*** Records provided ***

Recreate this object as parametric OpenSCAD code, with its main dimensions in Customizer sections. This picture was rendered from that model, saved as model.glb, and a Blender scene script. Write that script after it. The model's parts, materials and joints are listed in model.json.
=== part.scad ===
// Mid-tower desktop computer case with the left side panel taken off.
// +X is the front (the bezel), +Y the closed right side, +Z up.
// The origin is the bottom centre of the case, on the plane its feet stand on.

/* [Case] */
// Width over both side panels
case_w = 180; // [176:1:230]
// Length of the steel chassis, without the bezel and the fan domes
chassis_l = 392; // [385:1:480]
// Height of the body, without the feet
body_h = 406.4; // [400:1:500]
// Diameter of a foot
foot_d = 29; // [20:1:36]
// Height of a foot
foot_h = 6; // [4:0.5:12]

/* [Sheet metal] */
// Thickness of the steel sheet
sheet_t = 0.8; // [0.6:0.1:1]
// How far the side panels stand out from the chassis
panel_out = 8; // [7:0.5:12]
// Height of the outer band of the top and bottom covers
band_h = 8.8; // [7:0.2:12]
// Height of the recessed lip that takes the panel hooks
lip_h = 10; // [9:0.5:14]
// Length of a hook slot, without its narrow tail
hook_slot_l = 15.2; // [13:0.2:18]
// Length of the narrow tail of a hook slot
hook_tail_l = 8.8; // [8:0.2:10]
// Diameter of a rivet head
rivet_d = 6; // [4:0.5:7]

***
*** Records provided ***

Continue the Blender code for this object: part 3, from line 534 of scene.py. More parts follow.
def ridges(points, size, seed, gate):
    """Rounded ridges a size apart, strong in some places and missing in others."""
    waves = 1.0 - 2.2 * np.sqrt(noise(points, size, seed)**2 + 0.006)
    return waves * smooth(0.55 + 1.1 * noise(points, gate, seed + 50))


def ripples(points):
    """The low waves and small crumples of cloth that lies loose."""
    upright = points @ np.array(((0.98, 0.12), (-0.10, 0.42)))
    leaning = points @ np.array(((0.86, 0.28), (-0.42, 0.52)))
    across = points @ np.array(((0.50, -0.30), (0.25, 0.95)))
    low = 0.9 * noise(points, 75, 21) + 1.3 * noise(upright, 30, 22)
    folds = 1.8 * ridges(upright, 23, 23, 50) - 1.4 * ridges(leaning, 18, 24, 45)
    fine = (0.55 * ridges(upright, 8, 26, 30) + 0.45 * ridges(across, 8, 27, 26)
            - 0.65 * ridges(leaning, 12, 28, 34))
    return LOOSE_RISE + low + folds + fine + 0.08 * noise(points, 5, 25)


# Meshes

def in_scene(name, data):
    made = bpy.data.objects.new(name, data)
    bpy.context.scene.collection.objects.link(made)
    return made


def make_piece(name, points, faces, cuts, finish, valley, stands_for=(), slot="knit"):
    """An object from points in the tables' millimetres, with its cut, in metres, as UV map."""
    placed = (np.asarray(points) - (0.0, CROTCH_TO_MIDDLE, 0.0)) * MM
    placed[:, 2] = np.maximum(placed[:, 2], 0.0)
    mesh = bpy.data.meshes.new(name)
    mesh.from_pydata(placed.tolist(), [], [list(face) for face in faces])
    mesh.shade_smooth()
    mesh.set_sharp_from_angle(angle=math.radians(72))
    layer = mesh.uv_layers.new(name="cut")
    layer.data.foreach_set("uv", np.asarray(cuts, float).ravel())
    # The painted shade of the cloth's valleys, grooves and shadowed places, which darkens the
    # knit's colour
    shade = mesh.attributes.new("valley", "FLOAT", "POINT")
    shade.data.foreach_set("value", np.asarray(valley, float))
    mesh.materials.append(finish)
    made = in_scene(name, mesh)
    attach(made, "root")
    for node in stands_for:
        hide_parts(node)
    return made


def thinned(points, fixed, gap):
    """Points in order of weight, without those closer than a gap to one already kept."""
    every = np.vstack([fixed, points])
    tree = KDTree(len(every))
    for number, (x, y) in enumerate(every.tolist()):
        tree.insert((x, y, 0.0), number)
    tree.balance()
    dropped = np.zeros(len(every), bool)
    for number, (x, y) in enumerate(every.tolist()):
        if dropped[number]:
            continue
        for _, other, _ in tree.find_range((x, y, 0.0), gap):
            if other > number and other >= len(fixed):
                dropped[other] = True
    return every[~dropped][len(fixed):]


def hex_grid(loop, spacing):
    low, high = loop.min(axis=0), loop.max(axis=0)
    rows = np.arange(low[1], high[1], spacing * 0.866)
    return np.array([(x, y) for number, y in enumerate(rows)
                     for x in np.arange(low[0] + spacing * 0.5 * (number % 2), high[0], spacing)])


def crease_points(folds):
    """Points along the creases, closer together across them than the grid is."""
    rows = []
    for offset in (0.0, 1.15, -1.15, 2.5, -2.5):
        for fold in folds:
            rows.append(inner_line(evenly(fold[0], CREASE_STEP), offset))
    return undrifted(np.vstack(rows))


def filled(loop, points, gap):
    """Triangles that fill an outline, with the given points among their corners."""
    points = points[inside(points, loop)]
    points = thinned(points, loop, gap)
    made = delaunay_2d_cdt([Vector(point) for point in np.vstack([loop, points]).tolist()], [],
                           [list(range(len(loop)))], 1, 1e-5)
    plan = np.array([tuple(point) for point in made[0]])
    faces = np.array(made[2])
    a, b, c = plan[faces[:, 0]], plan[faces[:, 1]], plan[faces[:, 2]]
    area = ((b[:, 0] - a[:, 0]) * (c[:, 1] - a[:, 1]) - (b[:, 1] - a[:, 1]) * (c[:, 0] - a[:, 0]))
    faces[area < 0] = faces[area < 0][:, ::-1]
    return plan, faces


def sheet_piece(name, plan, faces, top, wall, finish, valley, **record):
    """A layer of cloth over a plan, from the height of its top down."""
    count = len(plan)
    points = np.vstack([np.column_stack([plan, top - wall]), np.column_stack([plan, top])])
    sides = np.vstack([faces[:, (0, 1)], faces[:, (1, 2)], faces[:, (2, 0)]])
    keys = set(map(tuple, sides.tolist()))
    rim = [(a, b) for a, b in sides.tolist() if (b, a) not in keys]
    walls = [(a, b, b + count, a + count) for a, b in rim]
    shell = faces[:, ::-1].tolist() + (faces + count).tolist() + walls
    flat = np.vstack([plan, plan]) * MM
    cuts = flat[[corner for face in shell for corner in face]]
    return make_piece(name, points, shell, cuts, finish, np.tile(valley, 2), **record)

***
*** Records provided ***

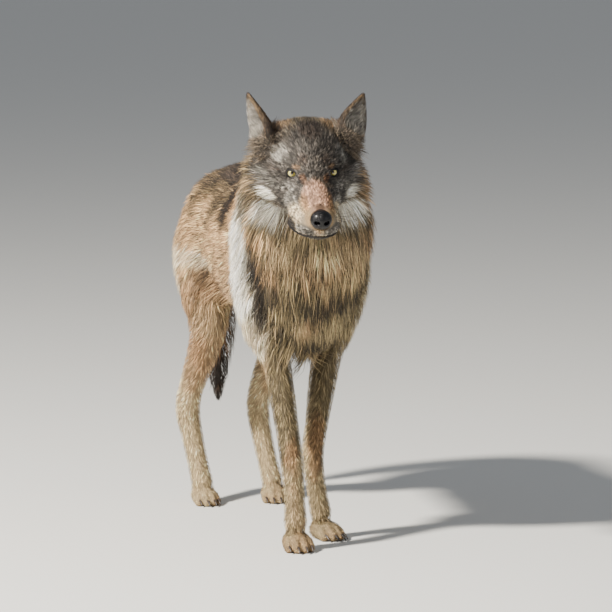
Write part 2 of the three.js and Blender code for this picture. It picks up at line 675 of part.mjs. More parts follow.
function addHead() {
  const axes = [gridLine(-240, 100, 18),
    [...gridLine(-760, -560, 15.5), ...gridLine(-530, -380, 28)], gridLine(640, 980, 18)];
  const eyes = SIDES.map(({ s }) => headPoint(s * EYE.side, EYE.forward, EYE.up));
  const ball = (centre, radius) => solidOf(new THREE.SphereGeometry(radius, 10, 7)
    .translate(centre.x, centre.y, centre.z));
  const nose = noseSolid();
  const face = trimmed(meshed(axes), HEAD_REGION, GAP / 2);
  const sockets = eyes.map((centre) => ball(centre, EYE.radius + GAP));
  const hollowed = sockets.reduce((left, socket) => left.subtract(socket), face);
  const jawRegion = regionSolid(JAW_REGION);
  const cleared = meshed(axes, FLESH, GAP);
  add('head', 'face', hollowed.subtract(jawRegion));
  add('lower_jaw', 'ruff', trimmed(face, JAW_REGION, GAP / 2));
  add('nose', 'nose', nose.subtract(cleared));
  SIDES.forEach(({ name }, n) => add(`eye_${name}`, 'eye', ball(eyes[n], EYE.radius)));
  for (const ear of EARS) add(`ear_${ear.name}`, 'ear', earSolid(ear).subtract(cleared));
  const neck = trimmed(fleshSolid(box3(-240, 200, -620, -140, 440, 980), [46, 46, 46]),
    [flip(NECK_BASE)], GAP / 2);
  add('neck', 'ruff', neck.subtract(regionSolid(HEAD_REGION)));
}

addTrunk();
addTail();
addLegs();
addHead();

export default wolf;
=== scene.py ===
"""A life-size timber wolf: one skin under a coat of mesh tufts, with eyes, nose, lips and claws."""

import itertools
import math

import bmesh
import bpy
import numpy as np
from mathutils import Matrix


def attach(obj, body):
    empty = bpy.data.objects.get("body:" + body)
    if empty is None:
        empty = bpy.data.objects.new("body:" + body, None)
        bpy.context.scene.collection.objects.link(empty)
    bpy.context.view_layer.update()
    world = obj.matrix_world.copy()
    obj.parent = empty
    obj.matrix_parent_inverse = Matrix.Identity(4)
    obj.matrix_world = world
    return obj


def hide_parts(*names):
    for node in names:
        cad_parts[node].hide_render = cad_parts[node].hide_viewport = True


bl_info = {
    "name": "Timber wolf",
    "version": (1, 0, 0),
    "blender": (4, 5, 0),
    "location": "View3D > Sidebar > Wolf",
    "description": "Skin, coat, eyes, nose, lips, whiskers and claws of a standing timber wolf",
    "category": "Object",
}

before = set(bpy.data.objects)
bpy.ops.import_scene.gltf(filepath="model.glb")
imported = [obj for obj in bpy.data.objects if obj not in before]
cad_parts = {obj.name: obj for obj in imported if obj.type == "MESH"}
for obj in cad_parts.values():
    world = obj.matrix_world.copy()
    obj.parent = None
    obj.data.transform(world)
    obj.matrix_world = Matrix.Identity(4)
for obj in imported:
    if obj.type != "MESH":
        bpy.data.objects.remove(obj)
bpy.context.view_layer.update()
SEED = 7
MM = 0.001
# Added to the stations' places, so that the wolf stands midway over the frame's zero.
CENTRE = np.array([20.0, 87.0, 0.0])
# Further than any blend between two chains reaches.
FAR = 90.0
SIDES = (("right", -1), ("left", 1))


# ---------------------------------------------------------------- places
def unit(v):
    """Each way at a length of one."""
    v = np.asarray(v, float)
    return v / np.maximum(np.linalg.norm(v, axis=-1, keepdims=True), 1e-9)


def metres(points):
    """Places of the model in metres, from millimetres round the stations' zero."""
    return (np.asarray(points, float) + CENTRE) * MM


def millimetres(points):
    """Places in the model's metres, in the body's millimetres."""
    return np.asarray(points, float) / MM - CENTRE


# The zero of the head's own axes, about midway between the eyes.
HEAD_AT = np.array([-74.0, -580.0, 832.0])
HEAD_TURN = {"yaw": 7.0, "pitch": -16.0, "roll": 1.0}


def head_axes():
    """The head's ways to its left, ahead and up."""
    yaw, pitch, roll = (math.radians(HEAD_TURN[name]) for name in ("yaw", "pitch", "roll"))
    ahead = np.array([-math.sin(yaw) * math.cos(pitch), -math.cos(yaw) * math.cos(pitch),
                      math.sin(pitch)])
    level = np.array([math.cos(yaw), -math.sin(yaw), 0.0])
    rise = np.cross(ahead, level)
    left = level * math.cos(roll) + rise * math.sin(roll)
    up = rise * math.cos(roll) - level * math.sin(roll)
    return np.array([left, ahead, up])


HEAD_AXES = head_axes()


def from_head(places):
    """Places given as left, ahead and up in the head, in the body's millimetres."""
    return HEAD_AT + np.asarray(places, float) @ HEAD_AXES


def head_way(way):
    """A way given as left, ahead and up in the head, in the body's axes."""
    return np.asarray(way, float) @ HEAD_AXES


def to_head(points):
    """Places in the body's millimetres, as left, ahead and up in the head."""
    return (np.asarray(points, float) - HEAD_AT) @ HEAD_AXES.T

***

- **Objective**: Exactly the lines from the line containing "for (const ear" to the line containing "bpy.context.scene.collection.objects.link(empty)", both included, are to be set down; no other line belongs in the answer.

- **Result of the task**:
  for (const ear of EARS) add(`ear_${ear.name}`, 'ear', earSolid(ear).subtract(cleared));
  const neck = trimmed(fleshSolid(box3(-240, 200, -620, -140, 440, 980), [46, 46, 46]),
    [flip(NECK_BASE)], GAP / 2);
  add('neck', 'ruff', neck.subtract(regionSolid(HEAD_REGION)));
}

addTrunk();
addTail();
addLegs();
addHead();

export default wolf;
=== scene.py ===
"""A life-size timber wolf: one skin under a coat of mesh tufts, with eyes, nose, lips and claws."""

import itertools
import math

import bmesh
import bpy
import numpy as np
from mathutils import Matrix


def attach(obj, body):
    empty = bpy.data.objects.get("body:" + body)
    if empty is None:
        empty = bpy.data.objects.new("body:" + body, None)
        bpy.context.scene.collection.objects.link(empty)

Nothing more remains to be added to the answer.